The hypothesis presented here belongs to this third category. It does not dispute the observational foundations of modern cosmology, nor does it reject the mathematical framework of general relativity. Instead, it asks whether those same observations and equations may admit a different physical interpretation when viewed within the context of a universe extending beyond every observable horizon.
Ultimately, the proposal stands or falls on a single criterion:
Can explicit solutions of Einstein's field equations derive the observed expansion history as a consequence of global spacetime geometry?
If the answer is negative, then the cosmological constant remains the simplest known explanation for accelerated expansion. If the answer is affirmative, then dark energy may represent not a new constituent of the universe, but an emergent feature of the geometry of spacetime itself.
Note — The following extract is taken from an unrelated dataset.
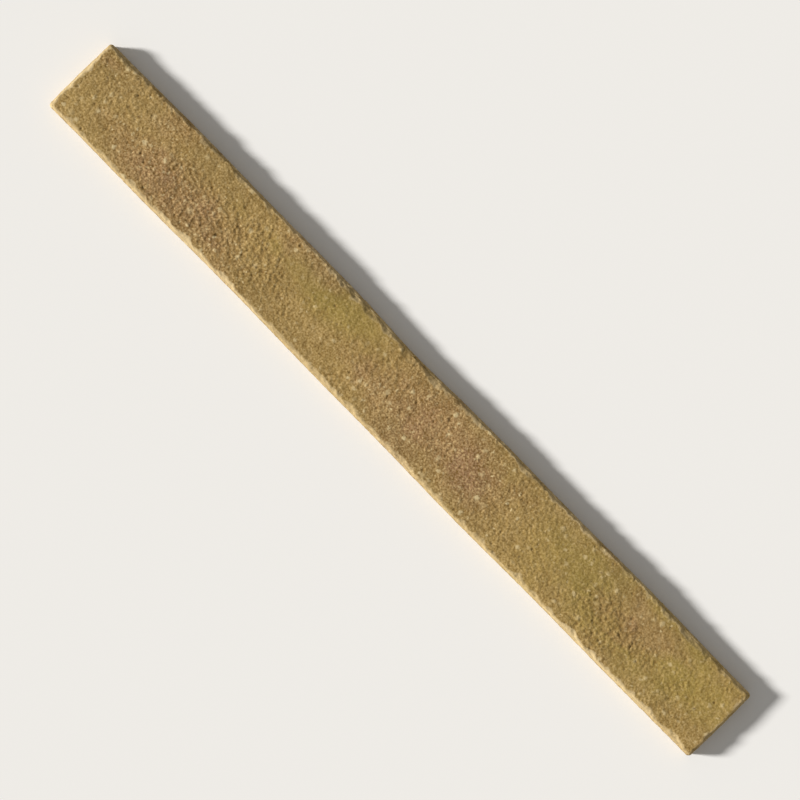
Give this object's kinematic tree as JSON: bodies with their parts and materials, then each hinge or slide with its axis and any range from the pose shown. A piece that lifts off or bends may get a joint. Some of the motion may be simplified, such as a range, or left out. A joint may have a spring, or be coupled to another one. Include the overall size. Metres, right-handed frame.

Determining which of these possibilities is correct is ultimately a question for mathematics, observation, and experiment.
Appendix A. Summary of the Central Hypothesis
The conceptual framework developed throughout this essay can be summarized in the following sequence:
This sequence represents the central idea explored throughout the essay. It is intended as a conceptual roadmap rather than a mathematical derivation.
Appendix B. Future Research Directions
Several avenues of investigation would be necessary to determine whether the proposal can be developed into a predictive physical theory.
- Construct explicit global cosmological solutions of Einstein's field equations incorporating appropriate boundary conditions.
- Determine whether such solutions produce an effective cosmological constant without introducing one as a fundamental parameter.
- Derive the corresponding Friedmann equations and compare their predictions with those of the standard \(\Lambda\)CDM model.
- Identify measurable observables capable of distinguishing the proposal from conventional cosmology.
- Investigate possible connections with approaches to quantum gravity, global topology, or other extensions of relativistic cosmology.
Only after completing these mathematical developments could the proposal be regarded as a fully testable scientific theory.